Before Jimmy left for the next stage of his journey, the two men embraced. As he had done with his other benefactors, Jimmy promised to come back and visit him when the war was over.

The platform of the Paris train station was crowded with travelers on their way home to celebrate Christmas. When Jimmy’s guide gave him his train ticket, he saw that the destination was Quimper, and he knew that the next escape attempt would again be by boat.

Three hours later, the train arrived in Le Mans, where it was necessary to change trains for Quimper. On the platform, he was given a slip of paper authorizing him to wait in the station during curfew hours for the next train. Finding space on a wooden bench, he fell asleep.

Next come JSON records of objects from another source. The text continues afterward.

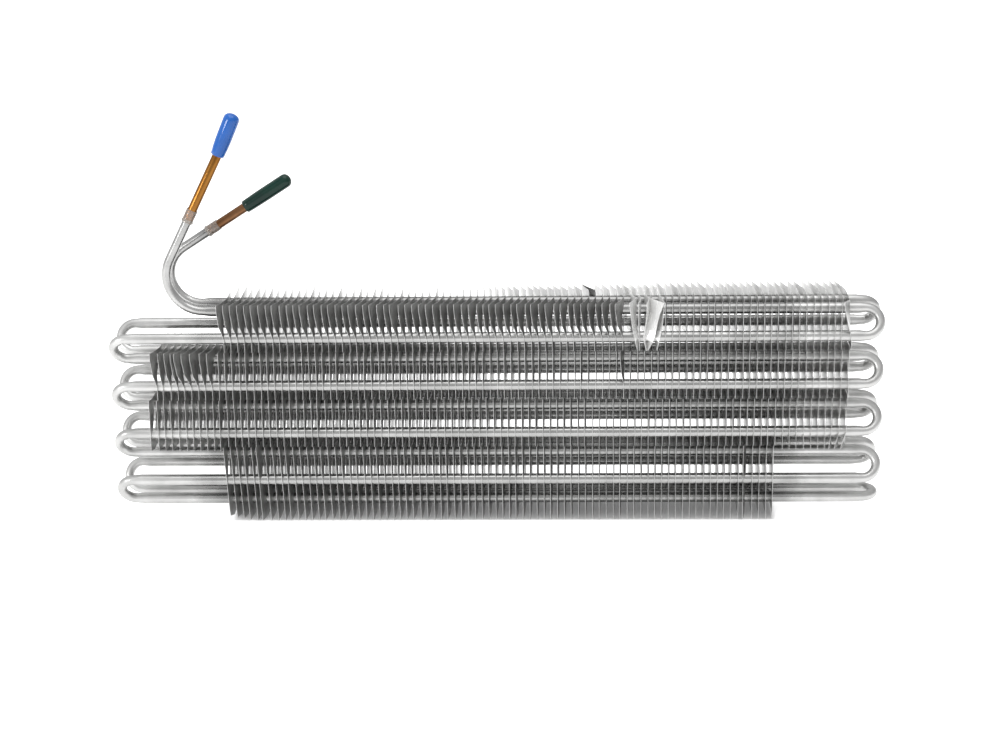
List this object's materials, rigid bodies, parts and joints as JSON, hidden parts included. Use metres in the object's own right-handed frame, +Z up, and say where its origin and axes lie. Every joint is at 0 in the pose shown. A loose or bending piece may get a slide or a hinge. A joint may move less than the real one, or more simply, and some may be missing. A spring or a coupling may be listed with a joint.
{
  "type": "refrigerator evaporator coil",
  "caption": "Finned aluminium tube coil for a refrigerator: a doubled serpentine tube in slotted fins, with two capped copper stubs rising at one end.",
  "frame": {"origin": "on the floor that the lowest fins stand on, under the middle of the overall box", "axes": "+X along the tube passes, away from the end with the copper stubs; +Y from the front to the back; +Z up"},
  "size_m": [0.686, 0.0661, 0.3688],
  "materials": {
    "aluminium_tube": "mill finish, satin",
    "fin_foil": "bright rolled foil",
    "copper": "drawn copper, lightly tarnished",
    "joint_sleeve": "shrunk clear grey sleeve",
    "blue_vinyl": "dipped vinyl, semi-gloss",
    "green_vinyl": "dipped vinyl, semi-gloss"
  },
  "bodies": {
    "root": {"blue_cap": "blue_vinyl", "front_copper_stub": "copper", "front_joint_sleeve": "joint_sleeve", "green_cap": "green_vinyl", "rear_copper_stub": "copper", "rear_joint_sleeve": "joint_sleeve", "row_four_fins_left": "fin_foil", "row_four_fins_middle": "fin_foil", "row_four_fins_right": "fin_foil", "row_one_fins_crushed": "fin_foil", "row_one_fins_inner_left": "fin_foil", "row_one_fins_inner_right": "fin_foil", "row_one_fins_left": "fin_foil", "row_one_fins_right": "fin_foil", "row_three_fins_left": "fin_foil", "row_three_fins_middle": "fin_foil", "row_three_fins_right": "fin_foil", "row_two_fins_exposed": "fin_foil", "row_two_fins_left": "fin_foil", "row_two_fins_middle": "fin_foil", "row_two_fins_right": "fin_foil", "serpentine_tube": "aluminium_tube"}
  },
  "joints": []
}
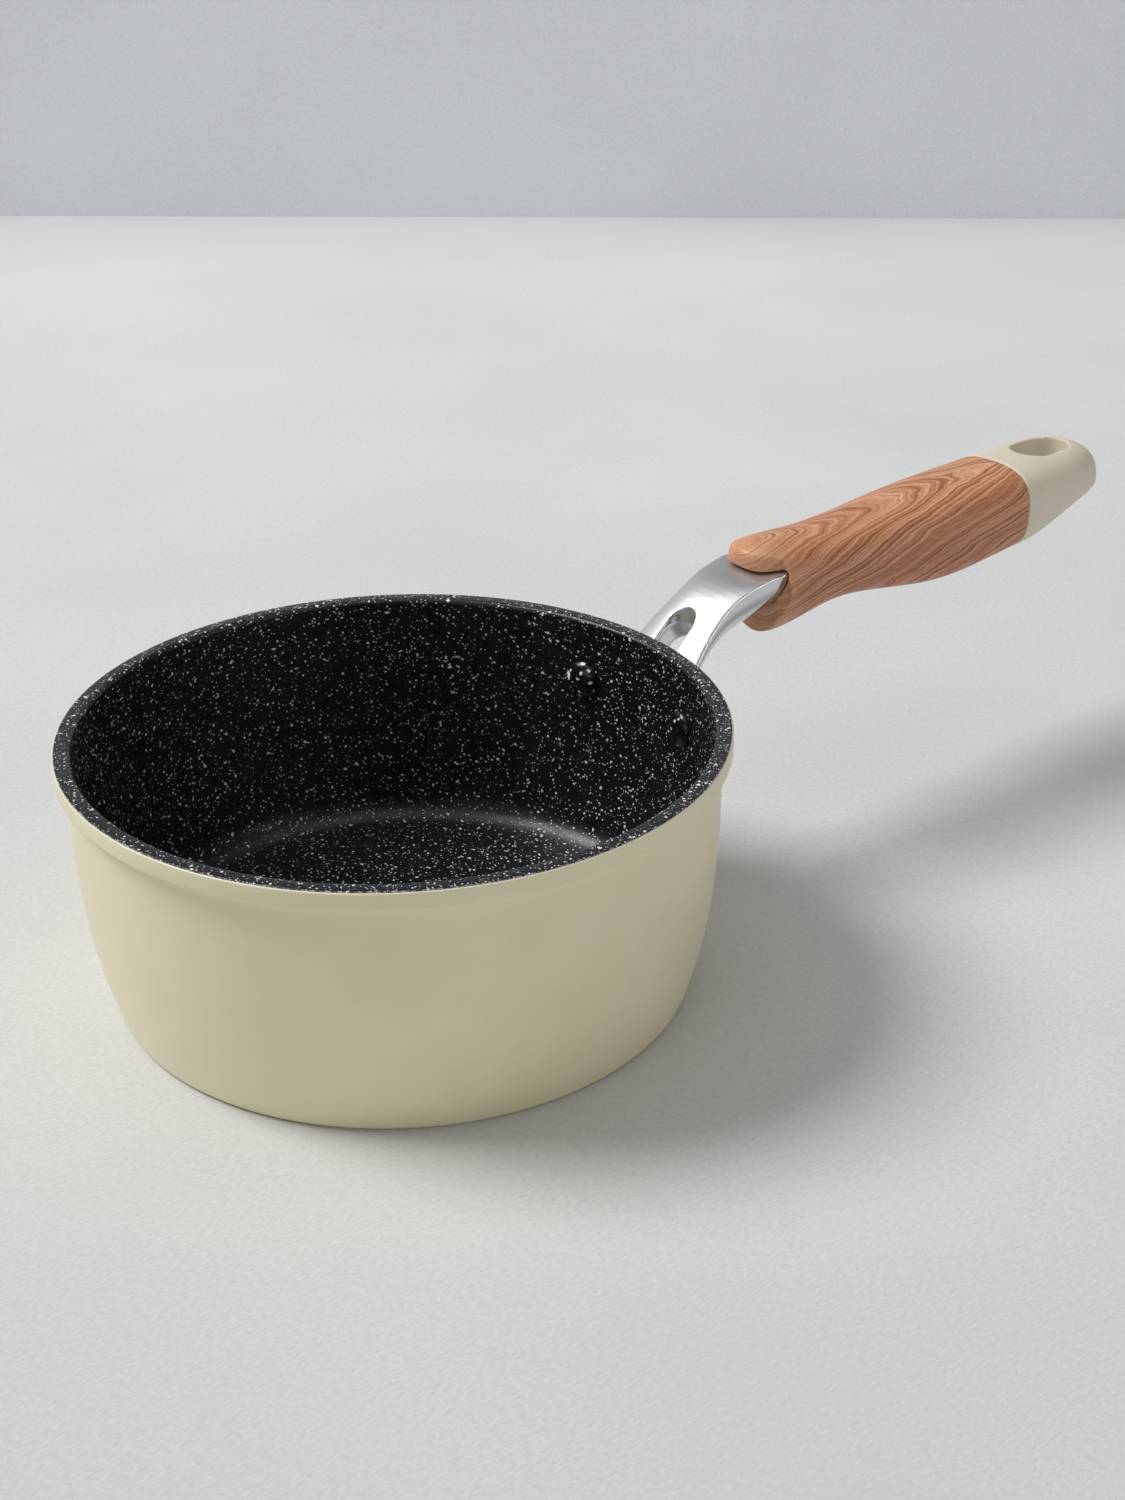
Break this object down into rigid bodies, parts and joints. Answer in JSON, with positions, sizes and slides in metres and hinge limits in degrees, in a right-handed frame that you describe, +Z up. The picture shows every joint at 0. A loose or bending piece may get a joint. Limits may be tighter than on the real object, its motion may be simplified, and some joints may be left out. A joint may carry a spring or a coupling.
{
  "type": "saucepan",
  "caption": "Cast saucepan with a rim band, speckled non-stick inside, riveted fork bracket and a wood-effect grip with a hanging hole.",
  "frame": {"origin": "centre of the pan's underside, on the surface it stands on", "axes": "+X from the pan along the handle, +Z up through the open top, +Y to the left of the handle"},
  "size_m": [0.384, 0.188, 0.1004],
  "materials": {
    "pan_enamel": "satin",
    "nonstick_coat": "satin",
    "plate_steel": "satin",
    "rivet_coat": "satin",
    "bracket_chrome": "polished",
    "wood_film": "satin",
    "cap_cream": "matte",
    "fastener_steel": "satin"
  },
  "bodies": {
    "root": {"pan_body": "pan_enamel", "nonstick_lining": "nonstick_coat", "induction_plate": "plate_steel", "rivet_left": "rivet_coat", "rivet_right": "rivet_coat", "handle_bracket": "bracket_chrome", "grip": "wood_film", "end_cap": "cap_cream", "tie_rod": "fastener_steel", "tie_nut": "fastener_steel", "flat_washer": "fastener_steel", "spring_washer": "fastener_steel"}
  },
  "joints": []
}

He awoke to someone kicking the soles of his shoes. He groggily looked up into the face of a French gendarme. The man was demanding something, and Jimmy had no idea what it was. With rising irritation, the policeman harshly repeated the same words.

Trying to appear calm, Jimmy pulled out his identity card and handed it up to him. Without looking at it, the policeman tossed it back and angrily repeated the same question. Jimmy suddenly remembered the slip of paper he had been given on the platform. He handed it to the policeman, who glanced at the pass and handed it back, then moved on to the next person.

The next train pulled into Quimper after midnight. He was about to get off when his guide, who was sitting in another row of the car, motioned to him to remain in his seat. A few minutes later, the train was diverted onto another track, where it continued west across the Brittany peninsula.

Early the next morning, the train stopped at a small seaside village. When the guide left the train, Jimmy followed him. In the basement of a house near the quay, he joined a group of more than thirty escapees. They were to leave France that very night. Christmas night. Without question, freedom would be the finest Christmas present he had ever received.